Some people will tell you that having a grateful attitude will put you into alignment with the universe and all good things will be attracted to you. I don’t have such a mystical or magical view of gratitude. I can assure you, however, that gratitude will make your life a better one, and your relationships will benefit by your attitude of appreciation.
As you take time to recognize your blessings you will simply feel more positive about life, and you will get more enjoyment out of each day. It’s fun to reflect back on our day and realize the many ways in which our life was positively influenced. It is uplifting and enriching to realize that we have been graced in many small—and sometimes large—ways.

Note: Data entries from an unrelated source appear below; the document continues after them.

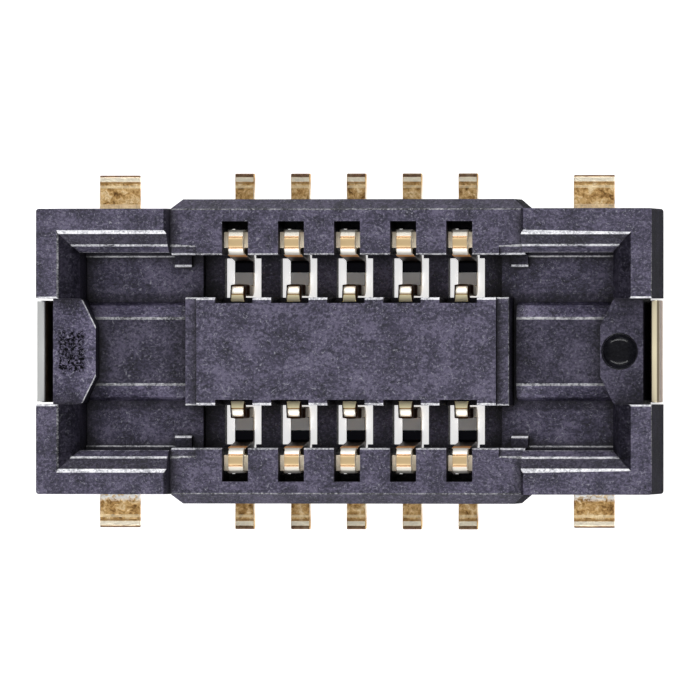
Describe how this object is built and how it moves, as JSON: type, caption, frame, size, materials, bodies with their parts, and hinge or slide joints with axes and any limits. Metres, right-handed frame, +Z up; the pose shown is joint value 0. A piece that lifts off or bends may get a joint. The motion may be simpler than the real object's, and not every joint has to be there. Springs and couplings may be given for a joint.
{
  "type": "board to board connector",
  "caption": "Fine-pitch board to board connector receptacle: black moulded housing, two rows of gold-plated spring contacts, metal hold-downs.",
  "frame": {"origin": "middle of the connector's footprint, on the circuit board's surface", "axes": "+X along the contact rows, +Y across them, +Z up from the board towards the mating half"},
  "size_m": [0.0044, 0.0026, 0.0008],
  "materials": {
    "housing_plastic": "matt black moulded resin with a faint violet-grey cast",
    "contact_gold": "bright gold plating over copper alloy",
    "hold_down_metal": "thin matt gold plating, a little rough"
  },
  "bodies": {
    "root": {"housing": "housing_plastic", "contact_back_1": "contact_gold", "contact_back_2": "contact_gold", "contact_back_3": "contact_gold", "contact_back_4": "contact_gold", "contact_back_5": "contact_gold", "contact_front_1": "contact_gold", "contact_front_2": "contact_gold", "contact_front_3": "contact_gold", "contact_front_4": "contact_gold", "contact_front_5": "contact_gold", "hold_down_left": "hold_down_metal", "hold_down_right": "hold_down_metal"}
  },
  "joints": []
}
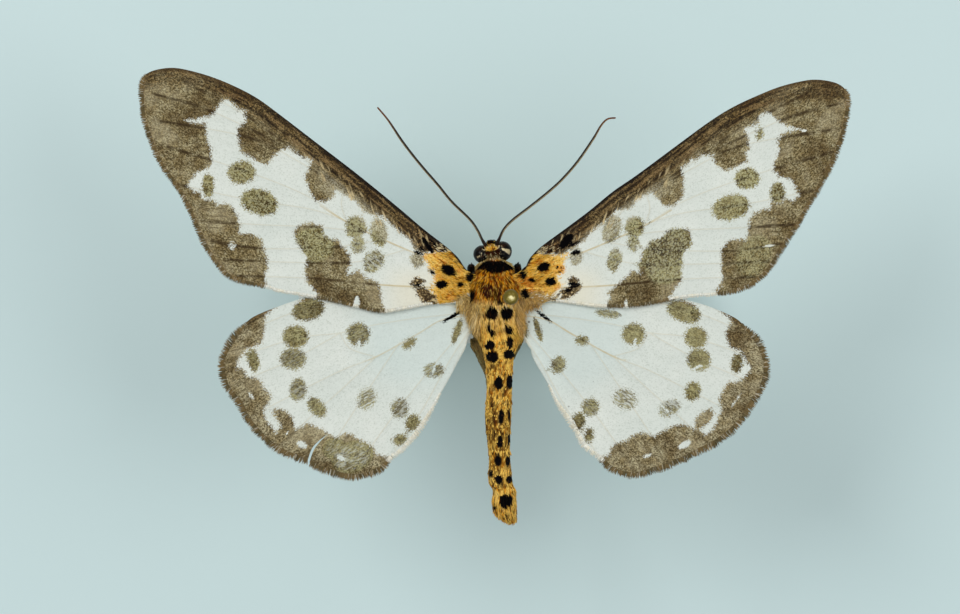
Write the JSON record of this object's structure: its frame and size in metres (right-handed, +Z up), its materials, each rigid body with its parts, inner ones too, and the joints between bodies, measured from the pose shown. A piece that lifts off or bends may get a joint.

As you express your gratitude for gifts and favors received, others will recognize you as a person who does not take life’s blessings for granted. Nor do you take for granted those who bestow those blessings. Life is ever so much more enjoyable when we feel that our thoughtfulness is recognized and appreciated. We simply like being around others who value our contribution to their lives. Being ignored when we do something nice does not make for a happy relationship. Being thanked does. It’s that simple.